Sözgelimi ‘domates’ veya ‘ekmek’ satın almakla ilgili masum konuşmalar, bomba ve silah şifresi olarak yorumlanıyor ve iddianamede de, aile üyeleri ve arkadaşlar arasındaki mahrem ve şahsi konuşmalarla birlikte kendine yer buluyor.
Türk hükümeti, davaya hazırlık olarak, mevcut mahkemelerin arasındaki alanda, sadece yargılanan 151 kişiyi değil, 250 savunma avukatını, basın mensuplarını, suçlananların akrabalarını, yabancı gözlemcileri ve 60’tan fazla silahlı gardiyanı da alacak büyüklükte yeni bir duruşma salonu inşa etti.

Bozuk paralarıma el kondu

Bu yeni salondan dolayı yargılanan Kürtlere teşekkür etmek gerektiğine dair şakalar yapılıyor; bir teşekkür de inşa edilecek yeni hapishane için gerekebilir. Güvenlik önlemleri çok sıkı. Binanın çevresinde 1500’den fazla silahlı polis görev yapıyor ve civardaki binaların çatılarında keskin nişancılar bekliyor. Salona varmak için bitmek bilmez üst aramalarından ve taramalardan geçmek gerekiyor. Bozuklukların olduğu cüzdanıma el kondu, çünkü onları ‘yargıca atabilirdim’.

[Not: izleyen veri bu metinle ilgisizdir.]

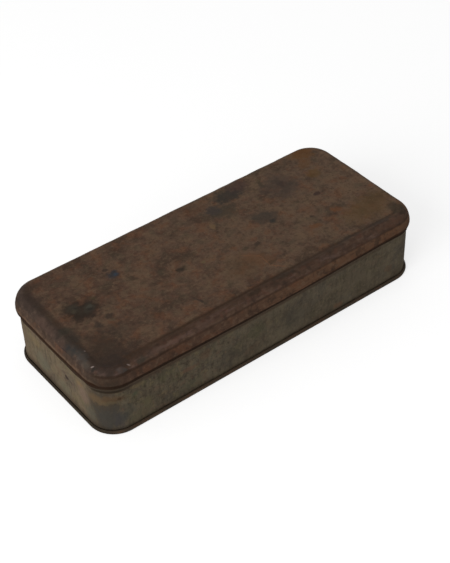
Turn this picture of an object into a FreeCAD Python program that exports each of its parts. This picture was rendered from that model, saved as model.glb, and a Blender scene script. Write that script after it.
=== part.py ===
"""A slip-lid tin box with rounded corners, shut.

Three tinplate pieces: the bottom with its rolled seam, the body wall with the stop bead
under the lid, and the pressed lid with its curled skirt, rolled shoulder and sunk panel.
The tin is shut, so the body is solid up to the underside of the lid.
Millimetres, +X along the tin, +Z up, origin at the middle of the face it stands on.
"""

import FreeCAD, Part
import math
import os

import Sketcher
from FreeCAD import Vector

# Driving dimensions. Heights are above the face that the tin stands on, and what stands
# proud or is inset is measured from the flat of the body wall.
SIZES = {
    "wall_length": 227.2,
    "wall_width": 96.0,
    "corner_radius": 15.4,
    # bottom and its seam
    "seam_height": 2.6,
    "seam_proud": 1.4,
    "seam_inset": 1.3,
    "seam_crown": 0.5,
    "seam_gap": 0.1,
    "bottom_recess": 1.6,
    "bottom_sheet": 0.6,
    "bottom_lap": 0.7,
    # body wall
    "bead_foot": 32.5,
    "bead_height": 2.7,
    "bead_proud": 0.7,
    "neck_inset": 0.8,
    "side_seam_width": 5.0,
    "side_seam_proud": 0.5,
    # lid
    "bead_to_lid_gap": 0.4,
    "lid_gap": 0.3,
    "curl_inset": 0.5,
    "curl_proud": 1.7,
    "curl_rise": 1.5,
    "skirt_height": 6.9,
    "skirt_bulge": 8.0,
    "step_proud": 0.55,
    "shoulder_inset": 3.4,
    "shoulder_rise": 3.65,
    "shoulder_bulge": 10.0,
    "ridge_width": 2.0,
    "ridge_bulge": 2.4,
    "panel_inset": 6.8,
    "panel_drop": 0.4,
    "panel_lap": 2.0,
    "lid_sheet": 0.8,
    "ceiling_inset": 3.9,
}

# Heights worked out from the sizes. In the shut lid each is taken from the one below.
BOTTOM_SEAT = "bottom_recess + bottom_sheet"
BEAD_TOP = "bead_foot + bead_height"
LID_EDGE = f"{BEAD_TOP} + bead_to_lid_gap"
LID_STEP = f"{LID_EDGE} + skirt_height"
LID_RIDGE = f"{LID_STEP} + shoulder_rise"
LID_PANEL = f"{LID_RIDGE} - panel_drop"
CEILING = f"{LID_PANEL} - lid_sheet"

document = FreeCAD.newDocument("TinBox")

sheet = document.addObject("Spreadsheet::Sheet", "Sizes")
for row, (name, size) in enumerate(SIZES.items(), start=1):
    sheet.set(f"A{row}", name)
    sheet.set(f"B{row}", str(size))
    sheet.setAlias(f"B{row}", name)
document.recompute()


def sized(expression):
    """The expression with each named size read from the sheet."""
    words = expression.replace("(", "( ").replace(")", " )").split()
    return " ".join(f"Sizes.{word}" if word in SIZES else word for word in words)


def new_body(label):
    body = document.addObject("PartDesign::Body", label)
    body.Label = label
    return body


def new_sketch(body, name, role, lift="0"):
    """A sketch on one of the body's own origin planes, lifted along the plane's normal."""
    plane = next(item for item in body.Origin.OriginFeatures if item.Role == role)
    sketch = body.newObject("Sketcher::SketchObject", name)
    sketch.AttachmentSupport = [(plane, "")]
    sketch.MapMode = "FlatFace"
    sketch.setExpression("AttachmentOffset.Base.z", sized(lift))
    document.recompute()
    return sketch


def bind(sketch, name, kind, *where, to):
    """Add a driving constraint, named, and bind it to an expression of the sheet's sizes."""
    size = float(sketch.evalExpression(sized(to)))
    index = sketch.addConstraint(Sketcher.Constraint(kind, *where, size))
    sketch.renameConstraint(index, name)
    sketch.setExpression(f"Constraints.{name}", sized(to))


def draw_plan(sketch, offset="0"):
    """The wall's rounded rectangle seen from above, moved outwards by offset."""
    half_x = float(sketch.evalExpression(sized("wall_length / 2 - corner_radius")))
    half_y = float(sketch.evalExpression(sized("wall_width / 2 - corner_radius")))
    radius = float(sketch.evalExpression(sized(f"corner_radius + {offset}")))
    centres = [(half_x, half_y), (-half_x, half_y), (-half_x, -half_y), (half_x, -half_y)]
    for turn, (x, y) in enumerate(centres):
        circle = Part.Circle(Vector(x, y, 0), Vector(0, 0, 1), radius)
        start = turn * math.pi / 2
        sketch.addGeometry(Part.ArcOfCircle(circle, start, start + math.pi / 2), False)
    for turn in range(4):
        ends = sketch.Geometry[turn].EndPoint, sketch.Geometry[(turn + 1) % 4].StartPoint
        side = sketch.addGeometry(Part.LineSegment(*ends), False)
        sketch.addConstraint(Sketcher.Constraint("Tangent", side, 1, turn, 2))
        sketch.addConstraint(Sketcher.Constraint("Tangent", side, 2, (turn + 1) % 4, 1))
        sketch.addConstraint(Sketcher.Constraint("Vertical" if turn % 2 else "Horizontal", side))
        if turn:
            sketch.addConstraint(Sketcher.Constraint("Equal", 0, turn))
    sketch.addConstraint(Sketcher.Constraint("Symmetric", 0, 3, 2, 3, -1, 1))
    bind(sketch, "radius", "Radius", 0, to=f"corner_radius + {offset}")
    bind(sketch, "span_along", "DistanceX", 1, 3, 0, 3, to="wall_length - 2 * corner_radius")
    bind(sketch, "span_across", "DistanceY", 3, 3, 0, 3, to="wall_width - 2 * corner_radius")


def crowned(height, proud):
    """The radius of an arc of that height that stands proud of its two ends."""
    return f"( {height} ^ 2 / 4 + {proud} ^ 2 ) / ( 2 * {proud} )"


def draw_section(sketch, corners):
    """A closed section at the tin's +X end, through the corners in turn.

    A corner is its name, how far it stands out from the wall, its height, and the radius of
    the arc to the next corner: 0 is a straight line, and a minus is an arc that turns
    clockwise.
    """
    places = []
    for _, out, height, _ in corners:
        x = float(sketch.evalExpression(sized(f"wall_length / 2 + {out}")))
        places.append(Vector(x, float(sketch.evalExpression(sized(height))), 0))
    for index, (_, _, _, radius) in enumerate(corners):
        start, end = places[index], places[(index + 1) % len(corners)]
        size = float(sketch.evalExpression(sized(radius)))
        if size:
            chord = end - start
            side = Vector(chord.y, -chord.x, 0).normalize()
            rise = abs(size) - math.sqrt(size * size - (chord.Length / 2) ** 2)
            middle = (start + end) * 0.5 + side * math.copysign(rise, size)
            sketch.addGeometry(Part.Arc(start, middle, end), False)
        else:
            sketch.addGeometry(Part.LineSegment(start, end), False)

    def ends(index):
        """The numbers of the curve's first and last points: an arc counts anticlockwise."""
        curve = sketch.Geometry[index % len(corners)]
        forwards = curve.StartPoint.distanceToPoint(places[index % len(corners)]) < 1e-6
        return (1, 2) if forwards else (2, 1)

    for index, (name, out, height, radius) in enumerate(corners):
        before = (index - 1) % len(corners)
        sketch.addConstraint(
            Sketcher.Constraint("Coincident", before, ends(before)[1], index, ends(index)[0])
        )
        bind(sketch, f"{name}_out", "DistanceX", -1, 1, index, ends(index)[0],
             to=f"wall_length / 2 + {out}")
        bind(sketch, f"{name}_up", "DistanceY", -1, 1, index, ends(index)[0], to=height)
        if float(sketch.evalExpression(sized(radius))):
            bind(sketch, f"{name}_radius", "Radius", index, to=f"abs( {radius} )")


def pad(body, name, offset, foot, height):
    """A solid rounded rectangle, offset from the wall, from the height foot upwards."""
    sketch = new_sketch(body, f"{name}Plan", "XY_Plane", foot)
    draw_plan(sketch, offset)
    feature = body.newObject("PartDesign::Pad", name)
    feature.Profile = sketch
    feature.setExpression("Length", sized(height))
    document.recompute()
    return feature


def sweep(body, name, corners):
    """The section carried round the wall's plan."""
    path = new_sketch(body, f"{name}Path", "XY_Plane")
    draw_plan(path)
    section = new_sketch(body, f"{name}Section", "XZ_Plane")
    draw_section(section, corners)
    document.recompute()
    feature = body.newObject("PartDesign::AdditivePipe", name)
    feature.Profile = section
    feature.Spine = (path, [f"Edge{index + 1}" for index in range(len(path.Shape.Edges))])
    document.recompute()
    return feature


def loft(body, name, levels):
    """Straight flanks through the wall's plan at each level: an offset and a height."""
    sketches = []
    for number, (offset, height) in enumerate(levels):
        sketch = new_sketch(body, f"{name}Plan{number}", "XY_Plane", height)
        draw_plan(sketch, offset)
        sketches.append(sketch)
    feature = body.newObject("PartDesign::AdditiveLoft", name)
    feature.Profile = sketches[0]
    feature.Sections = sketches[1:]
    feature.Ruled = True
    document.recompute()
    return feature


def draw_side_seam(sketch):
    """A strip at the middle of the back, rooted in the wall."""
    half = float(sketch.evalExpression(sized("side_seam_width / 2")))
    near = float(sketch.evalExpression(sized("wall_width / 2 - neck_inset")))
    far = float(sketch.evalExpression(sized("wall_width / 2 + side_seam_proud")))
    corners = [Vector(-half, near), Vector(half, near), Vector(half, far), Vector(-half, far)]
    for index in range(4):
        sketch.addGeometry(Part.LineSegment(corners[index], corners[(index + 1) % 4]), False)
    for index in range(4):
        after = (index + 1) % 4
        sketch.addConstraint(Sketcher.Constraint("Coincident", index, 2, after, 1))
        sketch.addConstraint(Sketcher.Constraint("Vertical" if index % 2 else "Horizontal", index))
    bind(sketch, "start", "DistanceX", 0, 1, -1, 1, to="side_seam_width / 2")
    bind(sketch, "width", "DistanceX", 0, 1, 0, 2, to="side_seam_width")
    bind(sketch, "root", "DistanceY", -1, 1, 0, 1, to="wall_width / 2 - neck_inset")
    bind(sketch, "depth", "DistanceY", 1, 1, 1, 2, to="neck_inset + side_seam_proud")


def build_bottom():
    """The bottom sheet, sunk inside the rolled seam that the tin stands on."""
    body = new_body("bottom")
    sweep(body, "Seam", [
        ("foot_inside", "0 - seam_inset", "0", "0"),
        ("foot_outside", "seam_proud - seam_crown", "0", crowned("seam_height", "seam_crown")),
        ("lip_outside", "seam_proud - seam_crown", "seam_height", "0"),
        ("lip_inside", "seam_gap", "seam_height", "0"),
        ("seat_outside", "seam_gap", BOTTOM_SEAT, "0"),
        ("seat_inside", "0 - seam_inset", BOTTOM_SEAT, "0"),
    ])
    pad(body, "Sheet", "bottom_lap - seam_inset", "bottom_recess", "bottom_sheet")
    return body


def build_wall():
    """The straight wall, its stop bead and side seam, and the neck that the lid slips over."""
    body = new_body("wall")
    pad(body, "Wall", "0", BOTTOM_SEAT, f"{BEAD_TOP} - ( {BOTTOM_SEAT} )")
    pad(body, "Neck", "0 - neck_inset", BEAD_TOP, f"{LID_STEP} - ( {BEAD_TOP} )")
    loft(body, "Crown", [
        ("0 - neck_inset", LID_STEP),
        ("0 - ceiling_inset - lid_gap", CEILING),
    ])

    sweep(body, "StopBead", [
        ("root_foot", "0 - neck_inset", "bead_foot", "0"),
        ("foot", "0", "bead_foot", crowned("bead_height", "bead_proud")),
        ("crown", "0", BEAD_TOP, "0"),
        ("root_top", "0 - neck_inset", BEAD_TOP, "0"),
    ])

    sketch = new_sketch(body, "SideSeamPlan", "XY_Plane", "seam_height")
    draw_side_seam(sketch)
    seam = body.newObject("PartDesign::Pad", "SideSeam")
    seam.Profile = sketch
    seam.setExpression("Length", sized("bead_foot + bead_height / 2 - seam_height"))
    document.recompute()
    return body


def build_lid():
    """The pressed lid: a curled skirt, a step, the rolled shoulder and the sunk panel."""
    body = new_body("lid")
    sweep(body, "SkirtAndShoulder", [
        ("edge_inside", "lid_gap - neck_inset", LID_EDGE, "0"),
        ("edge_outside", "curl_inset", LID_EDGE, "curl_rise"),
        ("curl", "curl_proud", f"{LID_EDGE} + curl_rise", "skirt_bulge"),
        ("step", "step_proud", LID_STEP, "shoulder_bulge"),
        ("ridge_outside", "0 - shoulder_inset", LID_RIDGE, "ridge_bulge"),
        ("ridge_inside", "0 - shoulder_inset - ridge_width", LID_RIDGE, "0"),
        ("crease", "0 - panel_inset", LID_PANEL, "0"),
        ("panel_edge", "0 - panel_inset - panel_lap", LID_PANEL, "0"),
        ("ceiling_lap", "0 - panel_inset - panel_lap", CEILING, "0"),
        ("ceiling_edge", "0 - ceiling_inset", CEILING, "0"),
        ("skirt_top", "lid_gap - neck_inset", LID_STEP, "0"),
    ])
    pad(body, "Panel", "0 - panel_inset - panel_lap / 2", CEILING, "lid_sheet")
    return body


bodies = [build_bottom(), build_wall(), build_lid()]
document.recompute()

for item in document.Objects:
    if "Invalid" in item.State or "Error" in item.State:
        raise RuntimeError(f"{item.Name} did not build: {item.State}")
for body in bodies:
    if body.Shape.isNull() or not body.Shape.isValid() or len(body.Shape.Solids) != 1:
        raise RuntimeError(f"{body.Label} is not one valid solid")

os.makedirs("parts", exist_ok=True)
for body in bodies:
    body.Shape.exportStep(f"parts/{body.Label}.step")
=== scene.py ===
import math

import bmesh
import bpy
from mathutils import Matrix, Vector


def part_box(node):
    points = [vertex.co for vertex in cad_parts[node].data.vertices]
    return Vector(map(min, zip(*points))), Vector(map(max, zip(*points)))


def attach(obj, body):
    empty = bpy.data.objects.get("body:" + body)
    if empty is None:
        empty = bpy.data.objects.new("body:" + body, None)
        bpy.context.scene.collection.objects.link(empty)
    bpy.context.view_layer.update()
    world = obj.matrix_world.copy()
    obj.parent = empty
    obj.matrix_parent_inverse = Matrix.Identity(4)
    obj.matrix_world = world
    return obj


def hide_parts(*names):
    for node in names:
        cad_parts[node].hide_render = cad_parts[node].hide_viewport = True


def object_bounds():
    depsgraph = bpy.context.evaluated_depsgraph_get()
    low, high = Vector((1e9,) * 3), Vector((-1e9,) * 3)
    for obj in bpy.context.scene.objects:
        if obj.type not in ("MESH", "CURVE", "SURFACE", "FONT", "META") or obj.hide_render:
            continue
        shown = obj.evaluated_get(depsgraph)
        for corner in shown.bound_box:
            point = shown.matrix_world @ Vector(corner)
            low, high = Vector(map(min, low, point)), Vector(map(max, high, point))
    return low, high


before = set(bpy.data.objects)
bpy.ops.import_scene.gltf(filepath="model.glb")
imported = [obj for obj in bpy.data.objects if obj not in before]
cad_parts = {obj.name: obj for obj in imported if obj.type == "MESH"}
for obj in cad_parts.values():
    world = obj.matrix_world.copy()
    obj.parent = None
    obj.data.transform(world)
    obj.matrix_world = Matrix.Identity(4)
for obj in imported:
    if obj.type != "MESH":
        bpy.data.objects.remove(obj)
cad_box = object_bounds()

# The table and the light: a white table top, an even white surround, and one broad soft lamp
# low on the left, so that the left end of the tin is the brightest and the long front the
# darkest. The table shows white to the eye and keeps the tin's soft shadow.

SURROUND = 0.46
LAMP_WATTS = 16.0
LAMP_SIDE = 1.1
LAMP_FROM = Vector((-1.35, -0.40, 0.72))
TABLE_WIDTH = 6
TABLE_WHITE = (0.52, 0.52, 0.52, 1)
TABLE_GLOW = 0.66
PURE_WHITE = (1, 1, 1, 1)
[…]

Yargılananların birçoğu avukat. Bunlardan biri, sürekli çatışmanın sona erdirilmesi için diyalog ve diplomasi gerektiğinden söz eden İnsan Hakları Derneği Diyarbakır Şubesi Başkanı Muharrem Erbey.

Ortada mağdur yok

Duruşma yargıç Menderes Yılmaz’ın savunma avukatlarının taleplerini reddetmesiyle başladı; ilk ret, yargılananların anadilleri olan Kürtçeyle savunma yapmaları talebine yönelikti.

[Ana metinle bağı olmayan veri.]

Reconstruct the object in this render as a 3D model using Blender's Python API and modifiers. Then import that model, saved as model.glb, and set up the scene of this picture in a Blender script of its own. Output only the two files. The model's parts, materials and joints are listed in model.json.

İlk duruşmalarda suçlanan avukatlar bunun göstermelik ve siyasi bir dava olduğunu, işlendiği iddia edilen suçların hiçbir mağduru olmadığını, kanıtların kulaktan dolma bilgilere dayandığını ve davanın düşürülmesi gerektiğini hararetle savundu.
AKP hükümetinin bu davanın hiçbir hukuki dayanağı olmadığını kabul etmesi ve bir an önce düşürülüp tutukluların serbest bırakılmasını sağlaması için hâlâ vakit var.